Pheochromocytoma in dentistry is disused on three occasions: first, dental management of pheochromocytoma in patient with hypertension who needs local anesthesia without vasoconstrictors and, second, in patients with oral manifestations of multiple endocrine neoplasia (MEN) [6]. Third, undiagnosed patients with elevated blood pressure and tachycardia undergoing general anesthesia for oral surgery [7].

Although the bone is the most frequent site for metastasis of pheochromocytoma, head and neck involvement is rare. Search of PubMed for English Language articles for tumors with positive chromogranin A staining is summarized in Table 1 [814].

Table 1.

Mandibular involvement by tumors with positive staining for chromogranin A (without current case)

Reference Year Primary source of tumor Appropriate term Catecholamine state
Peters et al. [14] 1991 Not found Primary neuroendocrine tumor Normal (non functional)
Coleman et al. [13] 1996 Not found Primary neuroendocrine tumor Not mentioned
Field et al. [12] 1998 Organ of Zuckerkandl (near the aortic bifurcation) Malignant paraganglioma Elevated
Yanagi et al. [11] 2002 Right adrenal Metastatic pheochromocytoma Normal
Sugawara et al. [10] 2015 Duodenum Malignant paraganglioma Normal
Sinha et al. [9] 2017 Not found Primary neuroendocrine tumor Normal
Stanek et al. [8] 2018 Abdomen (adjacent to inferior vena cava) Malignant paraganglioma Normal

Cases that maxilla or mandible was involved by chromogranin cells were listed (7 cases). The primary source of the tumor was searched. In the cases the extra-adrenal gland was the primary source, the term malignant paraganglioma was the term of choice for the metastatic lesion. If the primary source was the adrenal gland, the term metastatic pheochromocytoma was suitable for jaw lesion. In the situation that the primary source of the tumor was not found, the term “primary neuroendocrum tumor of the jaw” was chosen. All of the mandible was involved.

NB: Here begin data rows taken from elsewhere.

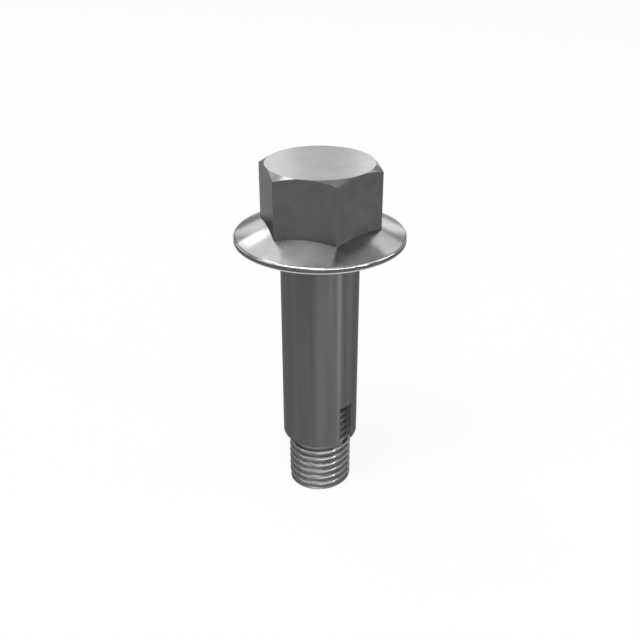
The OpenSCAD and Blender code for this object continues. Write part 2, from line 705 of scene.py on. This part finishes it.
@dataclass
class Hexagon:
    """The hexagon with its upper corners turned off to a cone.

    Attributes:
        bolt: The bolt's main sizes.
        top_part: Diameter of the top circle over the distance across flats.
        chamfer_deg: Slope of the chamfer.
        corner_r: Rounding of the six upright edges.
        edge_r: Rounding of the edges along the chamfer.
        sunk_z: Height over the bearing face at which the hexagon starts, inside the flange.
        side_steps: Columns on one flat.
        corner_steps: Columns on one upright edge.
        side_gap_deg: Angle between the last column of a flat and the first of an upright edge.
        disc_rings: Rings on the top face.
    """

    bolt: Bolt
    top_part: float = 0.995
    chamfer_deg: float = 30.0
    corner_r: float = 0.16
    edge_r: float = 0.08
    sunk_z: float = 1.05
    side_steps: int = 26
    corner_steps: int = 6
    side_gap_deg: float = 0.35
    disc_rings: int = 8

    def outline(self) -> tuple[np.ndarray, np.ndarray]:
        """Works out the rounded hexagon as radius over angle.

        A flat at distance f from the axis has radius f / cos d at d degrees from its own
        direction. Each upright edge is an arc of the corner radius about a centre on the corner's
        direction, (f - corner radius) / cos 30 out.

        Returns:
            Angle and radius of each column, once round, with the first column repeated.
        """
        f = self.bolt.across_flats / 2
        centre = (f - self.corner_r) / math.cos(math.radians(30))
        turn = np.radians(np.linspace(-30.0, 30.0, self.corner_steps + 1))
        arc = self.corner_r * round_the_axis(turn) + np.array([centre, 0.0])
        arc_angle = np.arctan2(arc[:, 1], arc[:, 0])
        arc_radius = np.hypot(arc[:, 0], arc[:, 1])
        reach = math.radians(30 - self.side_gap_deg) - arc_angle[-1]
        side_angle = np.linspace(-reach, reach, self.side_steps - 1)
        one_angle = np.concatenate([side_angle, arc_angle + math.radians(30)])
        one_radius = np.concatenate([f / np.cos(side_angle), arc_radius])
        sides = np.radians(60.0 * np.arange(6))
        angles = (sides[:, None] + one_angle[None, :]).reshape(-1)
        radii = np.tile(one_radius, len(sides))
        return np.append(angles, angles[0] + 2 * np.pi), np.append(radii, radii[0])

    def build(self, wardrobe: Wardrobe) -> bpy.types.Object:
        """Carries each column's profile from the foot up the side, over the chamfer to the top.

        The chamfer drops by (r - top circle's radius) times the tangent of its slope, so its edge
        on a flat is a curve that is highest in the flat's middle.

        Args:
            wardrobe: The finishes.

        Returns:
            The piece.
        """
        angles, radii = self.outline()
        columns = len(angles)
        top_r = self.bolt.across_flats / 2 * self.top_part
        top_z = self.bolt.top_z
        foot_z = self.bolt.bearing_z + self.sunk_z
        edge_z = top_z - (radii - top_r) * math.tan(math.radians(self.chamfer_deg))
        foot = np.stack([radii, np.full(columns, foot_z)], axis=1)
        brow = np.stack([radii, edge_z], axis=1)
        lip = np.stack([np.full(columns, top_r), np.full(columns, top_z)], axis=1)
        middle = [same_for_all((0.0, z), columns) for z in (foot_z, top_z)]
        corners = [middle[0], foot, brow, lip, middle[1]]
        profile, spans = rounded_profile(corners, [0.0, 0.0, self.edge_r, self.edge_r, 0.0])
        rings = np.linspace(1.0, 0.0, self.disc_rings + 1)[1:, None, None]
        disc = profile[-2][None] * np.concatenate([rings, np.ones_like(rings)], axis=2)
        profile = np.concatenate([profile[:-1], disc])
        bands = np.arange(len(profile) - 1)
        sides_end, chamfer_end = spans[2][1], sum(spans[3]) // 2
        slots = np.select([bands < sides_end, bands < chamfer_end], [0, 1], 2)
        mesh = grid_mesh("hexagon", turn_profile(profile, angles), slots)
        wardrobe.dress(mesh, [Coat.FORGED, Coat.CUT, Coat.FACED])
        return place_piece("hexagon", mesh)


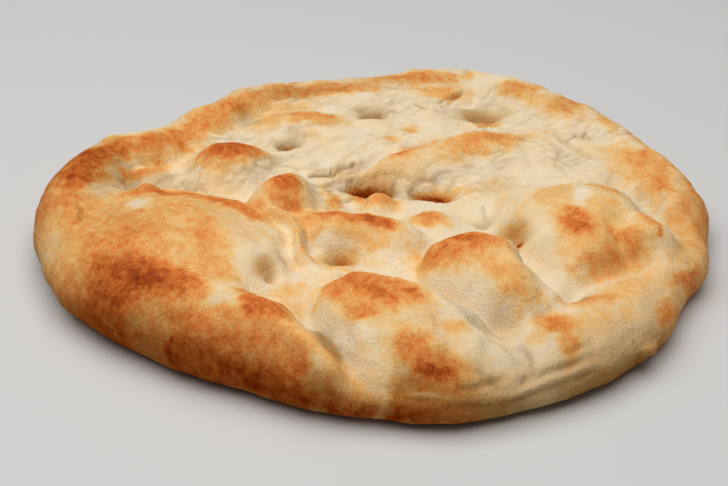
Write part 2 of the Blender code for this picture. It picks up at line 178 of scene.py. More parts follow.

Including the case presented in this article, two pheochromocytoma cases metastasing to the jaws were found (Table 2). Although Fields et al. published the first case of malignant pheochromocytoma with metastasis to the mandible, however, the tissue of origin was the organ of Zuckerkandl [12]. Based on location, it is actually an extra-adrenal paraganglioma so the suitable term is malignant paraganglioma.

Table 2.

Demographic information of three patients with pheochromocytoma metastasing to the mandible

Age Sex Site Size (cm) Laparotomy MIBG (other than mandible) Radiographic sign Reconstruction Hospital stay (days) Reference
1 59 M Ramus-midbody (right) 6 × 7 Negative (initial manifestation was mandibular swelling) Liver-lumbar vertebra-ribs sacroiliac joins Sunburst ? ? 11
2 47 F Ramus-midbody (left) 7 × 8 Positive (2 years ago) Lung temporal bone Sunburst Reconstruction plate + submental flap 9 Current article

Based on electrolyte and cardiac instability of these patients during surgery, we choose a pedicled flap (submental flap) combined with a reconstruction plate for reducing the operation time. Neuroendocrine tumors secrete hormone-like materials in 25–30% of cases (carcinoid syndrome) [15]. Secretory tumors are more complicated in management than in non-secretory ones [16].

Conclusion

Metastasis should be included in the differential diagnosis of sunburst periosteal reaction of the mandible in the patient with refractory hypertension.